How much does a car cost and how do I find one?

The price of the car depends on your needs. To get a feel of the prices, have a look at  turners.  They show the average prices for different models and usage. As a rough guideline, add to this about NZ $500 for paper work etc. and you are good to go for at least 6 months. Of course only if you have money left for fuel and upcoming services and repairs :-)

Just in general: Take your time when looking for a car and you will find a reliable car within your price range.. If you are staying in New Zealand for several months, you can easily go without a car for the first few weeks.

When looking for a car we suggest to start following New Zealand related Facebook groups before boarding the plane. Here, each day, people about to leave New Zealand are advertising their cars.

Other possibilities are to visit one of the many car fairs (just goolge for car fairs New Zealand) or look at the black boards in super markets. Especially cars sold by residents in smaller towns usually are not as worn down.

No matter where you find the car be sure to inspect it thoroughly before buying it.

What type of driving license do I need?

Your national driving license entitles you to drive up to 12 months in New Zealand if it is fully written in English. If it is not written in English you need to get an international driving license.
Make sure you also read New Zealand's official page about buying and selling a car.

Do you have a step by step instruction to guide me through the car buying process?

Luckily the New Zealand tourist office gives an overview of the individual steps for buying a car.  Below we provide a short summary an a few extra bits and pieces:

  1. Automobile club
    Check if an existing membership in your home country entitles you for a free membership in AA Motoring, the New Zealand automobile club.
  2. Get the car inspected  
    If you found your dream car make sure you get it inspected before signing any contract. In principal any garage can do the job.
    We would give AA Motoring a try. They are independent and allow you to register online for a pre purchase inspection. The costs are NZ $149 for members and NZ $169 for non members and it will take about 1,5 hours.
  3. Check the history of the car (debt, stolen etc.) at motorweb or carjam for about NZ $20.
    New Zealanders often use their cars to secure loans. If you accidently buy a car which is loaded with debt and they track it down, it might have been easier to just flush your money down the toilet.
  4. Get a written contract of the sale
  5. Get a warrant of fitness (WoF)
    The WoF states that your car is fit to be used in New Zealand traffic and has to be renewed regularly. Shell out another NZ $25- 50 for the WoF at one of the 3200 WoF agents in New Zealand. Look in the Yellow Pages to find your nearest one.
  6. Get the car registered on your name for just another NZ $9 and renew the Registration (road tax) if needed.
    This can be done at any post office, or online. The renewal of the Registration is another NZ $30 - 100$ per half year. See this page for more details.
  7. Notify the New Zealand Transport Agency of the purchase for a small fee of NZ $10
  8. Get an optional third party insurance covering any damage you cause with your vehicle.
    There are many companies on the market. You might want to look at AA Insurance or NAC for a start.
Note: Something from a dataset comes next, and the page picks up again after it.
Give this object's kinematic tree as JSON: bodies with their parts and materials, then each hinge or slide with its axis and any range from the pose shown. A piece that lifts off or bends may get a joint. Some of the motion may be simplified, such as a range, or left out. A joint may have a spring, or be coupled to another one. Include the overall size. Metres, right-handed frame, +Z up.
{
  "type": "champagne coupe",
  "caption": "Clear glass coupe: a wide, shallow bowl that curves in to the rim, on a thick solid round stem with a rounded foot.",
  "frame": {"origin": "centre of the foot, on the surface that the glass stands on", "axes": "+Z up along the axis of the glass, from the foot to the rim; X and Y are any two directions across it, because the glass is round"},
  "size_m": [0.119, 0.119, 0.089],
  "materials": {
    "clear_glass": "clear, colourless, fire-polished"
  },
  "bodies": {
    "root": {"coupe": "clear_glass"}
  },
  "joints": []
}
Further tips from the community

Where to get good WiFi for free?

Go to McDonalds before 8 a.m.

How large should my backpack be?

In general take a larger (55-70l) and a smaller day pack (max. 30l) which you can compress enough to store it in your large one.

Do I need hiking boots?

The answer to this question is even simpler than for the backpack: It depends :-)

If you have never been on a day long hike into the mountains then get yourself some ankle high hiking boots before you fly to New Zealand.

On the other hand, if you already have experience in hut to hut hiking for example in the European alps, you might think about going with some trail runners only. Yes hiking trails in New Zealand can be wet and slippery but as long as you are on the great walks during the main season, it is more like walking on a highway than in the wild. If snow and strong winds with rain are forecast or you want to go on one of the less famous trails, hiking boots are a must though.